Now I am no herbal healer, but both my hubby and littlest country kid have some eczema. We have noticed using homemade soaps are much gentler on their skin, so I figured, we have lots of dandelions, why not try my hand out at infusing some oil to see if it will help them with their skin issues. Sometimes simpler is better. Who needs all those harsh chemicals of commercial product anyway!
So I did what any good mom would and I bribed my oldest to go pick dandelions for me! I offered him a penny a head. He attempted to renegotiate at a dime a head but as there are hundreds if not thousands in our neighborhood and yes he was picking the neighbors’ yards (with permission) too, I thought in the best interest of my bank account I would stick with the penny a head offer! He quickly brought me 129! So glad I did not give him a dime a head.
Now I had read a few different ways to infuse dandelion oil. Each person claim theirs was “the best” or “the right way” to do it.
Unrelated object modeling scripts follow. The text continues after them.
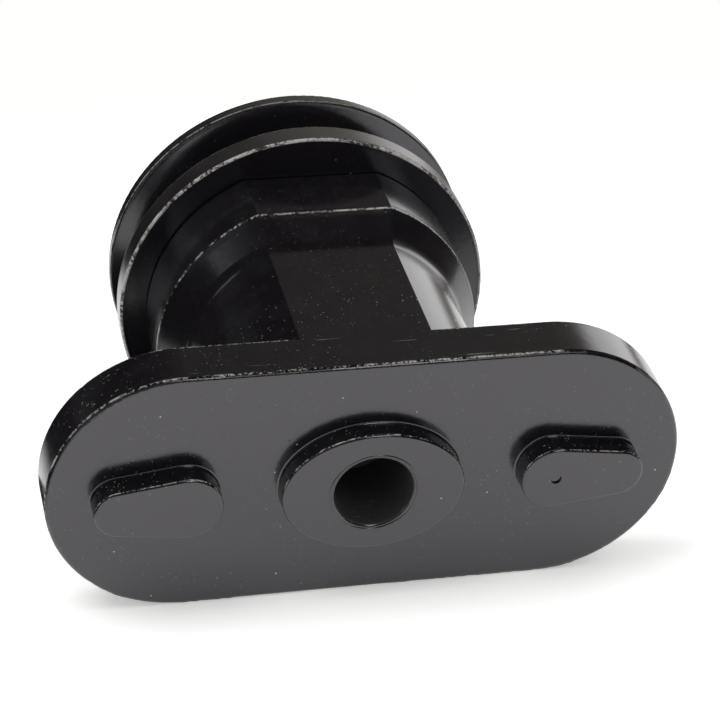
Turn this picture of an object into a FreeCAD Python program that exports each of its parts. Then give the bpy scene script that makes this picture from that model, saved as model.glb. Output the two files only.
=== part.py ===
import FreeCAD, Part
import math
import os

from FreeCAD import Vector

# Flanged track roller on a bolt-on foot. Sizes in millimetres.
# The roller turns about the Y axis. The foot's face is the plane Y = 0, the roller is on its +Y side,
# X runs along the foot and Z is up. The origin is on the axis of the foot's threaded hole.

# Bearings: two alike, side by side on one shaft
journal_r = 10.0
bearing_outer_r = 18.5
bearing_width = 9.0
race_wall = 1.7
race_side = 1.6
race_edge = 0.5
land_share = 0.6875
ball_clearance = 0.15
ball_gap = 1.9
cage_share = 0.875
cage_rim = 0.9
pocket_clearance = 0.2
bearing_spacing = 3.0

# Foot: a plate with round ends, an oval boss and two tapered keys
foot_length = 104.0
flat_wall = 3.5
foot_thick = 9.5
foot_edge = 0.8
boss_half_length = 14.9
boss_half_width = 11.07
boss_height = 3.5
key_end_margin = 7.2
key_inner_r = 5.7
key_outer_r = 4.28
key_lobe_spacing = 10.5
key_height = 4.0
cast_edge = 0.5
cast_root = 0.35
dot_r = 0.9
dot_depth = 0.35

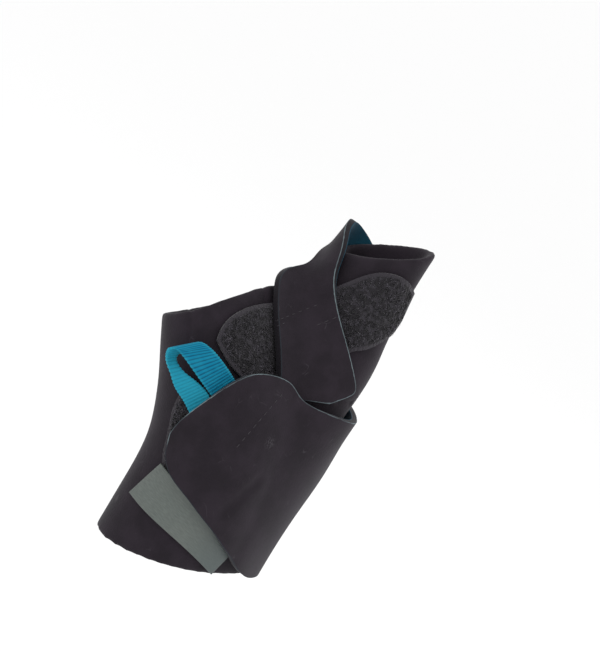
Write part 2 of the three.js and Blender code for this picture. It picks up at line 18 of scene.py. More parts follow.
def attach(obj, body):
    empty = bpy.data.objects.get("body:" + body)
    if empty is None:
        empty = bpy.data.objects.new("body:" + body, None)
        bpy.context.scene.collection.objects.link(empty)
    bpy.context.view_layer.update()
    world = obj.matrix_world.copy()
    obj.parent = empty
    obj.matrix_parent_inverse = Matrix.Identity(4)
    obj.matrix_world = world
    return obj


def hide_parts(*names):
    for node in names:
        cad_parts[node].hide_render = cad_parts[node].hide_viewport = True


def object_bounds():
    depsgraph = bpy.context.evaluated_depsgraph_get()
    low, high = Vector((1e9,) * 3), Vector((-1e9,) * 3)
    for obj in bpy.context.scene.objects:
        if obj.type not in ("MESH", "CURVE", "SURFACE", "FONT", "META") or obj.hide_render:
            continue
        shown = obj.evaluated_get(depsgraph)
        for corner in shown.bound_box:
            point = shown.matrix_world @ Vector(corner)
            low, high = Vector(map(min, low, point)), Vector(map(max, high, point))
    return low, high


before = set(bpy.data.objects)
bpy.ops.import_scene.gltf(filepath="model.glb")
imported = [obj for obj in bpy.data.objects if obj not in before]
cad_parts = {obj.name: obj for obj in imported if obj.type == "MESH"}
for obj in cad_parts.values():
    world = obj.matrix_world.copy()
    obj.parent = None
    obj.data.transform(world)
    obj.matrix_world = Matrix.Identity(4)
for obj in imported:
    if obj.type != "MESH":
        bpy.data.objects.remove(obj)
cad_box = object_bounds()
print("frame", sorted(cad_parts))

MM = 0.001

# %% [markdown]
# The camera comes first, because some small marks are placed by where they show in the photograph.
# It stands low on the palm side of the splint and is rolled, because the splint leans in the photograph.
# A long lens keeps the perspective flat. Its axes are worked out from three angles, so they can be read off.

# %% Stand the camera
PHOTO_WIDTH = 600
PHOTO_HEIGHT = 651
CAMERA_AZIMUTH = math.radians(-55)
CAMERA_ELEVATION = math.radians(13)
CAMERA_ROLL = math.radians(31)
CAMERA_DISTANCE = 1.1
SENSOR = 36.0
LENS = 167.3
AIM_RIGHT = 27.3 * MM
AIM_UP = 53.3 * MM

level = math.cos(CAMERA_ELEVATION)
toward = Vector((
    math.sin(CAMERA_AZIMUTH) * level,
    -math.cos(CAMERA_AZIMUTH) * level,
    math.sin(CAMERA_ELEVATION),
))
flat_right = Vector((math.cos(CAMERA_AZIMUTH), math.sin(CAMERA_AZIMUTH), 0))
flat_up = toward.cross(flat_right)
lean_right = math.cos(CAMERA_ROLL) * flat_right + math.sin(CAMERA_ROLL) * flat_up
lean_up = math.cos(CAMERA_ROLL) * flat_up - math.sin(CAMERA_ROLL) * flat_right
eye = toward * CAMERA_DISTANCE
back = (eye - lean_right * AIM_RIGHT - lean_up * AIM_UP).normalized()
right = lean_up.cross(back).normalized()
up = back.cross(right)

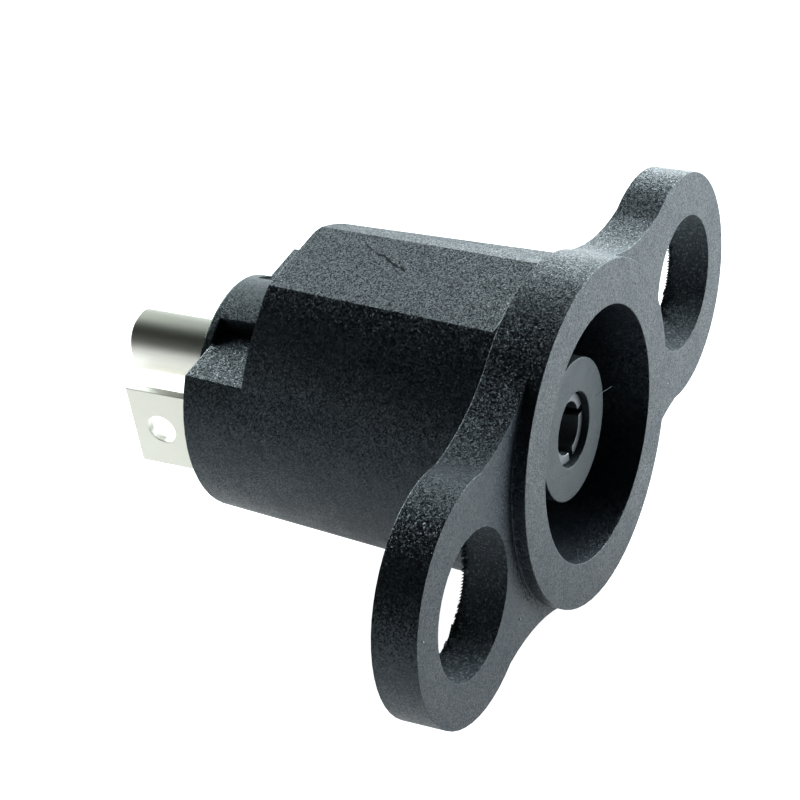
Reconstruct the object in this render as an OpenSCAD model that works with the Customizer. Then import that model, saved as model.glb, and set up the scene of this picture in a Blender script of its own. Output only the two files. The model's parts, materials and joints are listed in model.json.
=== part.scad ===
// Panel-mount DC power jack with two screw ears.
//
// Frame: the origin is on the jack's axis, in the face of the flange that
// seats on the panel. +X runs along the flange from screw hole to screw hole,
// the mouth faces -Y, the terminals point along +Y, and +Z is up, towards the
// flat-topped spring chamber. All lengths are millimetres.

/* [Flange] */
// Thickness of the flange and its two screw ears
flange_t = 1.0; // [0.8:0.1:2]
// Distance between the centres of the two screw holes
hole_pitch = 11.7; // [11.2:0.1:16]
// Diameter of each screw hole, a clearance hole for an M3 screw
hole_d = 3.2; // [2.2:0.1:3.6]
// Diameter of the round end of each ear
ear_d = 5.4; // [5:0.1:7]
// How far the centre of an ear's round end lies inboard of its screw hole
ear_inset = 0.2; // [0:0.05:0.4]
// Radius of the hollow flank between the round hub and an ear
flank_r = 4.5; // [3:0.1:6]
// Width of the raised collar's face, all round the mouth
collar_w = 1.0; // [1:0.1:1.6]
// Height of the collar above the front of the ears
collar_h = 0.3; // [0.1:0.05:1]

/* [Socket] */
// Diameter of the mouth that takes the plug's barrel
mouth_d = 5.7; // [5.2:0.1:6]
// Depth of the plug channel, from the collar's face to its floor
channel_depth = 6.1; // [4.5:0.1:6.2]
// Diameter of the insulating post in the middle of the mouth
post_d = 3.2; // [3:0.1:3.6]
// How far the post's face lies behind the collar's face
post_setback = 0.6; // [0.2:0.1:2]
// Diameter of the bore through the post, for the centre contact
post_bore_d = 1.7; // [1.5:0.05:1.8]

/* [Body] */
// Length of the round body behind the panel face
body_len = 7.3; // [6.9:0.1:10]
// How much wider than the mouth the body is at its rear end, all round
rear_wall = 0.25; // [0.2:0.05:0.6]
// Mould draft of the round body, in degrees
body_draft = 3.6; // [2.5:0.1:4]
// Height of the flat top of the spring chamber above the wall of the mouth
chamber_h = 0.77; // [0.6:0.01:0.78]
// How far the flat top sinks from its rear end to the flange
chamber_dip = 0.12; // [0:0.02:0.2]
// Length of the ramp that joins the lowest part of the flat top to the flange
ramp_len = 0.1; // [0.1:0.05:0.5]
// Width of the flat top at its rear end
chamber_w = 2.56; // [2.2:0.02:2.58]
// How much each edge of the flat top spreads towards the flange, in degrees
chamber_draft = 0.1; // [0.05:0.05:0.15]
// Radius of the chamber's bulging sides, seen along the axis
chamber_side_r = 4.2; // [3.8:0.1:8]
// Length of the chamber behind the panel face, along its flat top
chamber_len = 5.5; // [5.4:0.1:6]
// How much further back the chamber reaches at the ledge than along its top
chamber_lean = 0.3; // [0:0.05:0.6]
// Height of the ledge behind the chamber above the axis
ledge_z = 1.75; // [1.5:0.05:1.9]
// Radius of the worn rear corner of the chamber, on the side without a blade
corner_r = 0.4; // [0.1:0.05:0.6]
// Width of the sloping shoulder along the flat top, on the side without a blade
shoulder_w = 0.22; // [0.1:0.02:0.3]
// Slope of the shoulder, in degrees
shoulder_slope = 20; // [10:1:25]

/* [Insulating core] */
// Diameter of the core's rear flange, which seats on the body's rear end
core_d = 4.5; // [4.4:0.1:4.8]
// Thickness of that rear flange
core_flange_t = 0.2; // [0.1:0.05:0.6]
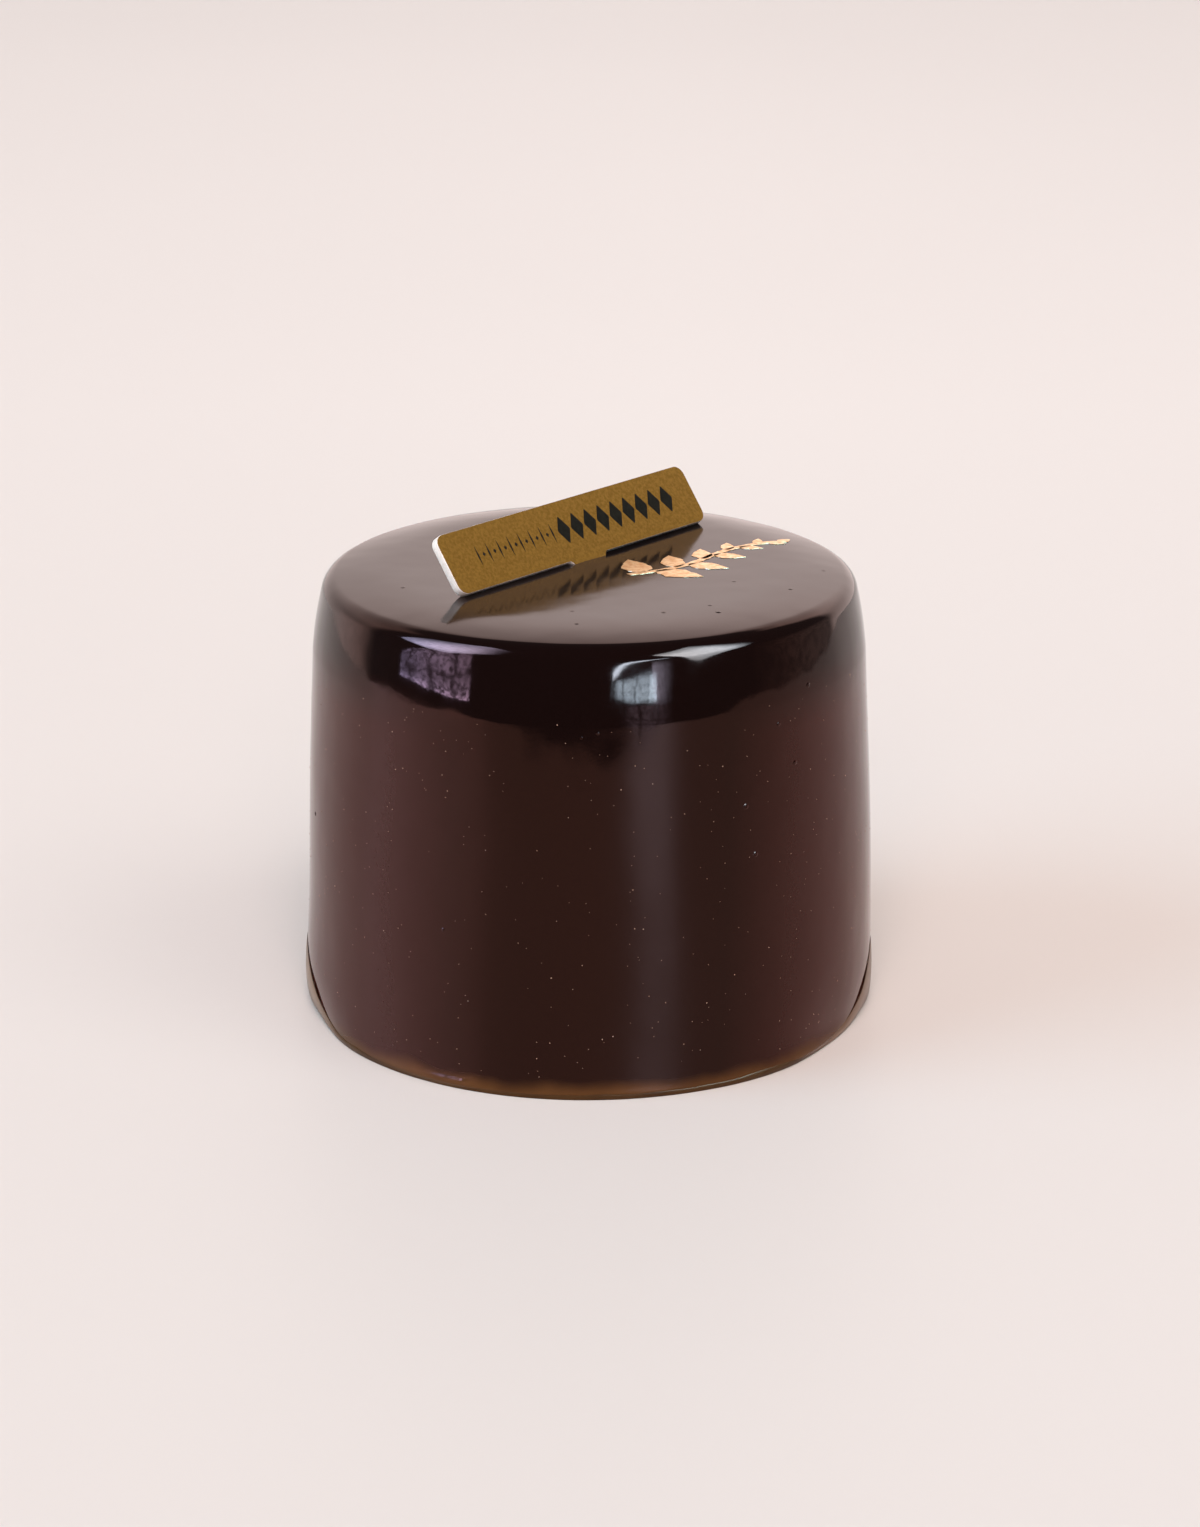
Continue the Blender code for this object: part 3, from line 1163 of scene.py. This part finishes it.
class OPERACAKE_OT_gold_leaf(bpy.types.Operator):
    """Lays a sprig of gold leaf on the crown, torn at its edges"""

    bl_idname = "opera_cake.gold_leaf"
    bl_label = "Gold leaf sprig"

    def execute(self, context):
        settings = context.scene.opera_cake.leaf
        chance = random.Random(21)
        made = [self.stem(settings.length)]
        leaves = (
            (-12.0, 66, 6.8, 3.9),
            (-10.0, -64, 7.0, 3.8),
            (-6.6, 60, 6.0, 3.4),
            (-4.4, -60, 5.8, 3.2),
            (-1.0, 54, 5.0, 2.8),
            (1.4, -54, 4.6, 2.6),
            (4.6, 50, 3.6, 1.9),
            (6.8, -50, 3.4, 1.8),
            (9.8, 44, 2.8, 1.5),
            (11.4, -40, 2.6, 1.4),
            (13.0, 10, 2.8, 1.4),
        )
        for x, degrees, length, width in leaves:
            made.append(self.leaf(x * MM, math.radians(degrees), length * MM, width * MM, chance))
        sprig = join(made, "gold_leaf_sprig")
        middle = Vector((16.4 * MM, 3.2 * MM))
        turned = Matrix.Rotation(settings.turn, 4, "Z")
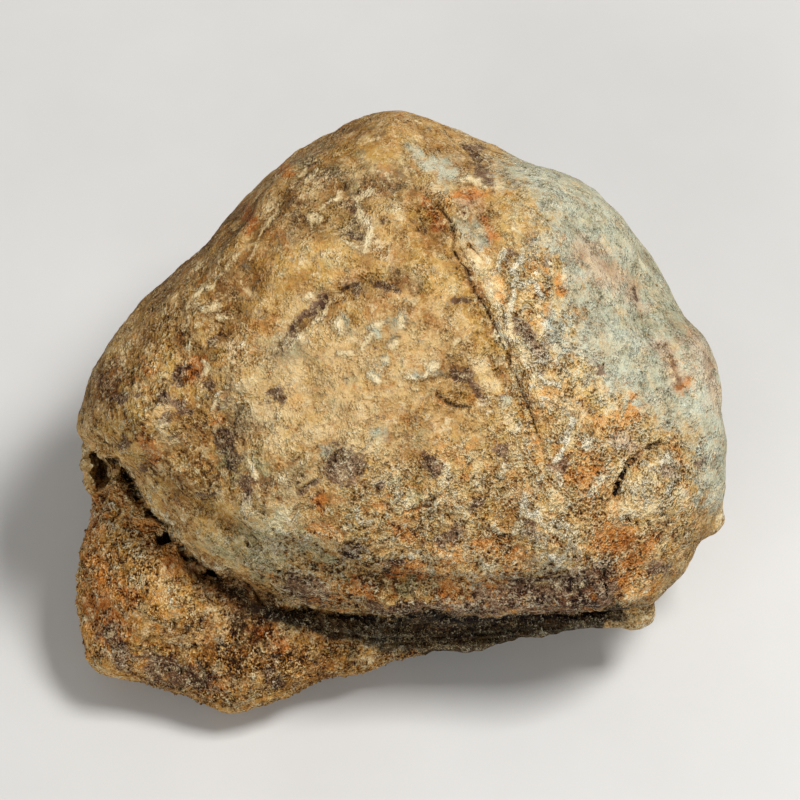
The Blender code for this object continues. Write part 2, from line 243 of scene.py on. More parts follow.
# %% Paths of the cuts, as (half width, depth, then across and up by turns)
CUTS = {
    "furrow_crack": (
        0.22, 0.34, 1.9, 21, 2.8, 20.1, 3.5, 19.2, 4.3, 18.2, 4.7, 16.8, 4.5, 15.6, 5.2, 14.4, 5.9,
        13.6, 6.4, 12.1, 6.9, 11.1, 7.7, 9.9, 8.5, 8.4, 9.2, 6.6, 10.1, 4.6, 11, 2.2, 11.9, 0.1, 12.6,
        -2, 13.8, -4.4,
    ),
    "furrow_flank": (
        0.7, -0.14, 5.6, 18, 5.7, 16, 6.4, 14.6, 7.4, 12.6, 8.8, 10.2, 10.3, 7, 11.4, 4.6, 12.4, 2,
        13.4, -0.6,
    ),
    "furrow_split": (0.2, 0.25, 5.8, 16.2, 6.8, 15.4, 7.7, 14.4),
    "eye_crack": (0.32, 1, 19.9, -8.2, 20.2, -7.1, 20.6, -6.2, 21, -5.4, 21.7, -4.6, 22.5, -4),
    "eye_line": (0.22, 0.6, 21, -5.4, 21.7, -4.6, 22.5, -4, 23.2, -3.4, 24.3, -3),
    "eye_tail": (0.16, 0.4, 18.8, -9.1, 19.2, -8.6, 19.6, -8.2),
    "cheek_nick_left": (0.16, 0.45, 21.3, -9.7, 21.3, -10.2, 21.6, -10.6),
    "cheek_nick_middle": (0.15, 0.4, 22, -10.4, 22.4, -11.1),
    "cheek_nick_right": (0.18, 0.5, 23.1, -10.3, 23.4, -11),
    "green_slit": (0.13, 0.25, 12.6, 19, 13.3, 18.7, 13.8, 18.2),
    "crust_split": (0.16, 0.5, 19.9, -13.9, 19.2, -15, 19.1, -16.4, 19.4, -17.8),
    "lens_lip": (0.3, 0.4, 3, 2.1, 3.8, 1.1, 4.8, 0.6, 6.3, 0.5),
    "lens_brow": (0.35, 0.2, 2.3, 2.9, 3.4, 3.4, 4.6, 3.7),
    "scar": (0.8, 0.14, -12.2, 7.9, -10.4, 8, -9, 8.7, -8, 9.8, -7.2, 10.8, -5.8, 11.4, -4.2, 11.6),
    "edge_slit": (0.5, 1.3, -28.1, -4.4, -27, -5.6, -26.2, -6.6, -25.6, -8, -25, -8.9),
    "edge_pit": (0.55, 0.9, -24.7, -9.5, -24.4, -9.7),
    "edge_line": (0.26, 0.8, -25, -8.9, -24.2, -9.8, -23, -10.7, -22, -11.4),
    "edge_hook": (0.34, 1, -21.5, -12.4, -21.2, -13.4, -20.9, -13.9, -20.3, -14, -19.4, -14.7),
    "corner_fold": (
        0.3, 0.4, -18.9, -15.3, -17.3, -15.7, -15.6, -16.2, -14.8, -16.6, -13.9, -17.7, -13.2, -18.7,
    ),
    "ledge_gap": (
        0.42, 0.7, -12.8, -19.1, -10, -18.9, -6.5, -19.4, -2, -19.8, 0.4, -19.7, 2.2, -19.1, 4.8, -19.8,
        9, -19.8, 12, -19.4, 16, -19.5, 20, -18.9, 23, -18.3,
    ),
    "ledge_seam": (
        0.18, 0.3, -8.8, -20.6, -6, -21.2, -3, -21.7, 1, -21.6, 5, -21.5, 9.6, -21, 12.5, -20.3,
    ),
    "lower_seam": (0.16, 0.25, -5.5, -21.9, -2, -22.2, 3, -22, 8, -21.8, 12, -21.4),
    "lump_groove": (0.9, 0.29, -16.3, -16.6, -15.6, -18.2, -14.9, -19.8),
    "lump_crack": (0.18, 0.6, -25.4, -22.8, -25, -22.1, -24.3, -21.7, -23.8, -21.5),
    "lump_nick": (0.16, 0.6, -20.3, -21.1, -20, -21.9, -20.1, -22.6),
    "lump_nick_upper": (0.15, 0.45, -21.9, -19.9, -21.9, -20.8),
    "shoulder_crack": (0.18, 0.5, -27.9, -10, -27.4, -9.7, -27.2, -9.1),
    "side_crack": (0.15, 0.4, -18.8, -4.8, -18.5, -5.3, -18.7, -5.7),
    "side_scratch": (0.2, 0.25, -9.9, -7.3, -9.2, -6.9, -8.4, -6.4),
    "front_scratch": (0.16, 0.25, -0.2, -9.5, 1.2, -9.3, 2.2, -8.6, 3.2, -8.1, 3.6, -7.6),
    "brow_scratch": (0.14, 0.15, -4.1, 1.2, -3.2, 1.1, -2.4, 0.7),
    "shell_ring": (0.2, 0.35, 15.2, -9.9, 14.7, -10.1, 14.3, -10.6, 14.3, -11.1, 14.7, -11.4),
    "front_fold": (0.3, 0.3, 17.2, -13.5, 17.4, -14.2, 17.1, -14.9),
}
print("cuts:", len(CUTS))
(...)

I claim nothing, this is just how I did it. I weighed all the information out their and came up with a plan of attack. So after removing 129 stems, I laid my flowers out over night to dry. Why? Because of the high water content in the flowers, aka oil and water don’t mix, so I let them dry out a bit before I started. I then sent my lovely assistant (aka my hubby) to get me some olive oil. I put the flowers in a mason jar and covered them with oil.
Now some people claimed you should warm the mixture, some said just let is sit in sunlight, some in a dark cabinet, no one seemed to agree. So I put mine in a water bath at medium temp for about an hour. I then covered it with a coffee filter and left it on the counter where it could get a little sun but not to much. Yes, I was hedging my bets on all sides!
Now I know it will take time to see results from using the oil, if any at all. And I am toying with the idea of turning it into a salve (aka add beeswax) but what I do know is that at least I am trying something to help them that is natural and at the very least, will not cause more issues like the commercial products. (Make sure you gather your dandelions from an area that does not use chemicals to kill them.)
I will say, trying this has inspired me to want to try to do more things with dandelions. Maybe not wine as I am not a big fan of wine, but possible cooking up some leaves or making a bread with the blossoms…… I wonder if I can get away with a penny a plant…. maybe a nickle since I can get multiple uses from different parts…. hmmm, excuse me, I am off to negotiate with the boy!